Electricians regularly install new lighting fixtures or need to remove installed hardware to access wires and other electrical components. Handheld drills equipped with a variety of drill bits help expedite these tasks and allow professionals to install specialized bits for industry-specific uses.
Coaxial connectors connect cables to equipment while protecting them from shredding. Multiple connectors exist, and keeping multiple connectors on hand ensures that you always meet the needs of your customers.
These modular, insulated devices help electricians put multiple wires together. They are used to connect wires to ground, or to connect electrical switches and outlets to power
In order to work safely electrically, power must be disconnected in critical areas (usually through circuit breakers). A handheld voltage tester allows electricians to test electrical outlets so they know when it is safe to work. Electricians also use this tool to confirm that power has been restored.
For an electrician, working in the dark is a potential hazard of the job. Keep necessary electrician's tools, such as flashlights and various other work lights, close at hand and within reach.
Electricians should take care to protect their eyes when carefully inspecting electrical wires or operating power tools. Apprentices and experienced veterans are required to wear a pair of safety glasses at every job site as part of an electrician's required tools.
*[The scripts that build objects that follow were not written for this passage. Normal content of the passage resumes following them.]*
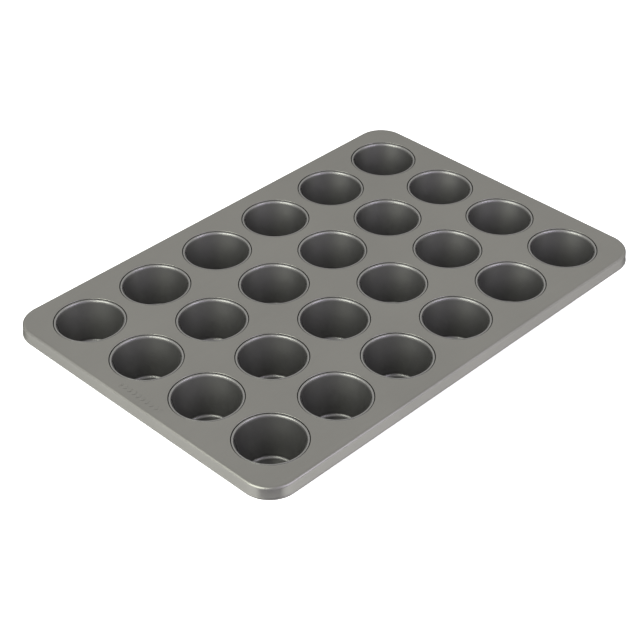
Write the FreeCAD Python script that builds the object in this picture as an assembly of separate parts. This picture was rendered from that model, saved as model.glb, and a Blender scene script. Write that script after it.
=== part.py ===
"""Commercial muffin tin: one flat frame sheet with a turned-down, wired rim, and a
grid of separate drawn cups, each locked into its own hole by a crimped seam.

Origin: centre of the plan, on the plane that the cup floors stand on.
+X runs along the long side, +Y along the short side, +Z up. Millimetres and degrees.
"""
import FreeCAD, Part
import math
import os

# ---- overall size and cup grid ----
LENGTH = 520.7          # over the rolled rim, along X
WIDTH = 355.6           # over the rolled rim, along Y
HEIGHT = 43.5           # from the cup floors' underside to the top of the sheet
ROWS = 4                # along Y
COLUMNS = 6             # along X
PITCH_X = 82.3          # cup to cup along X
PITCH_Y = 82.0          # cup to cup along Y

# ---- metal ----
SHEET = 0.6             # thickness of the frame sheet
CUP_METAL = 0.5         # thickness of a drawn cup
SEAM_GAP = 0.06         # air between the layers of a seam
FLAT_TURN = 30.0        # most that one short flat of a bend turns, in degrees

# ---- one cup ----
MOUTH_R = 32.0          # inside radius just below the lip
WALL_DRAFT = 11.0       # lean of the wall from vertical
FLOOR_BEND_R = 3.5      # inside radius between wall and floor
LIP_BEND_R = 0.85       # inside radius of the turned-over lip
LIP_DROP = 0.4          # lip's top below the sheet's top
CRIMP_DEPTH = 4.3       # end of the lip's outer leg below the sheet's top

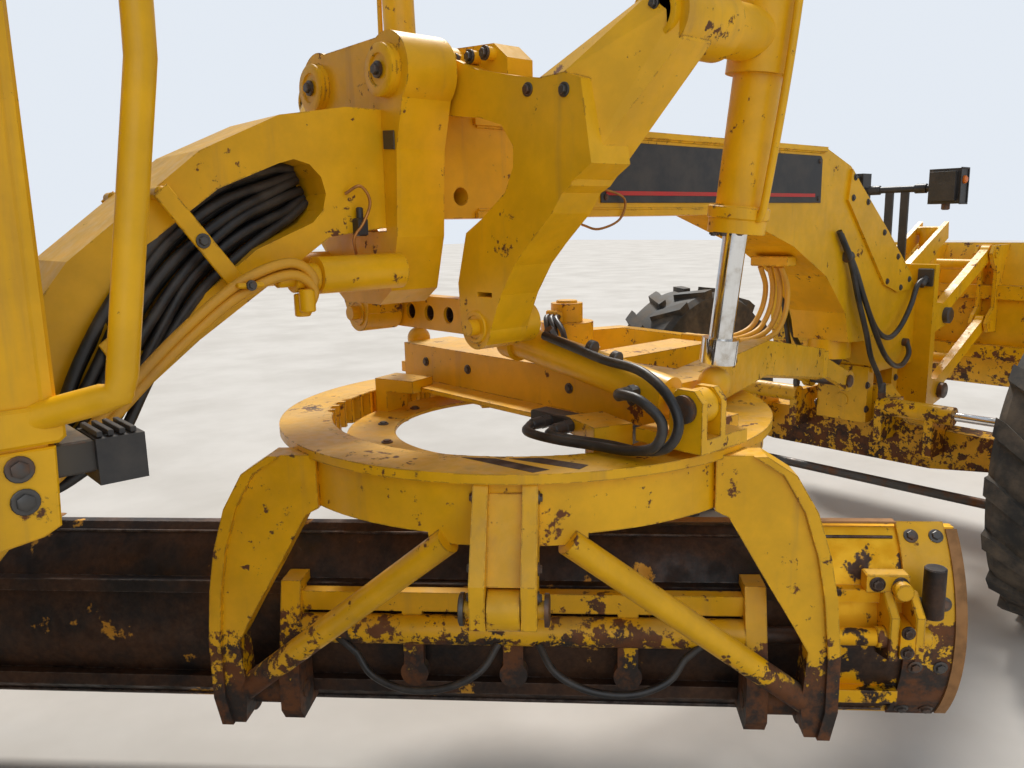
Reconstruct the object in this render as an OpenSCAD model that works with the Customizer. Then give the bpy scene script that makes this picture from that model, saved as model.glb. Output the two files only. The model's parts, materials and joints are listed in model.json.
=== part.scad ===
// Motor grader, cab on the front frame, with a front lift group and a side-shifted blade.
// Millimetres. Z is up from the ground, X points forward and Y to the machine's left.
// Inside machine() the zero is on the ground under the middle of the front axle.

/* [Chassis] */
// Front axle to the middle of the tandem
wheelbase = 5920; // [5700:10:6100]
// Between the two tandem wheels of one side
tandem_pitch = 1522; // [1500:2:1560]
// Between the middles of the left and right tyres
track = 2060; // [2020:5:2100]
// Front axle to the articulation hitch
hitch_back = 4800; // [4740:10:4840]
// Width of the front frame's box beam
beam_w = 280; // [250:5:300]
// Height of the front frame's box beam
beam_h = 275; // [250:5:290]
// Top of the front frame's box beam
beam_top = 2060; // [2040:5:2090]
// Diameter of the hitch pin
hitch_pin_d = 80; // [60:2:100]
// Half the width over the rear frame's rails
rail_half_w = 370; // [350:5:385]

/* [Wheels] */
// Outer diameter over the lugs
tyre_d = 1370; // [1350:2:1380]
// Tyre section width
tyre_w = 360; // [340:2:370]
// Height of the tread lugs
lug_h = 26; // [15:1:34]
// Number of lugs on each side of the tread
lug_count = 18; // [14:1:24]
// Seat of the tyre's bead on the rim
bead_d = 616; // [600:2:640]
// Diameter of the wheel spindles
spindle_d = 90; // [70:2:110]

/* [Cab] */
// Front wall of the cab behind the front axle
cab_front_back = 3860; // [3840:5:3900]
// Length of the cab
cab_l = 1260; // [1220:5:1270]
// Half the width of the cab
cab_half_w = 720; // [680:5:740]
// Underside of the cab's floor
cab_floor_z = 1420; // [1410:5:1440]
// Height of the machine over the cab roof
cab_top = 3310; // [3250:5:3340]
// Thickness of walls and doors
cab_wall = 50; // [40:1:60]

/* [Drawbar] */
// Drawbar ball behind the front axle
ball_back = 300; // [280:5:340]
// Height of the drawbar ball
ball_z = 1100; // [1090:2:1120]
// Diameter of the drawbar ball
ball_d = 130; // [110:2:140]
// Lift cylinder balls behind the front axle
lift_back = 2230; // [2210:5:2250]
// Half the distance between the lift balls
lift_half_w = 700; // [690:5:710]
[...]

A multimeter, also known as a volt/ohmmeter (VOM), is vital to any electrician's toolkit. A standard multimeter will measure voltage, current and resistance, but newer multimeters can perform many more tests. When choosing a multimeter, you need to consider its range and measurement capabilities. Avoid buying a cheaper unit with a shorter range than you will need when working with it. Another important feature for professional electricians is the ability to measure AC and DC, as well as a backlit reading panel for working in tight dark spaces. You should expect to spend $50 to $100 on a quality multimeter.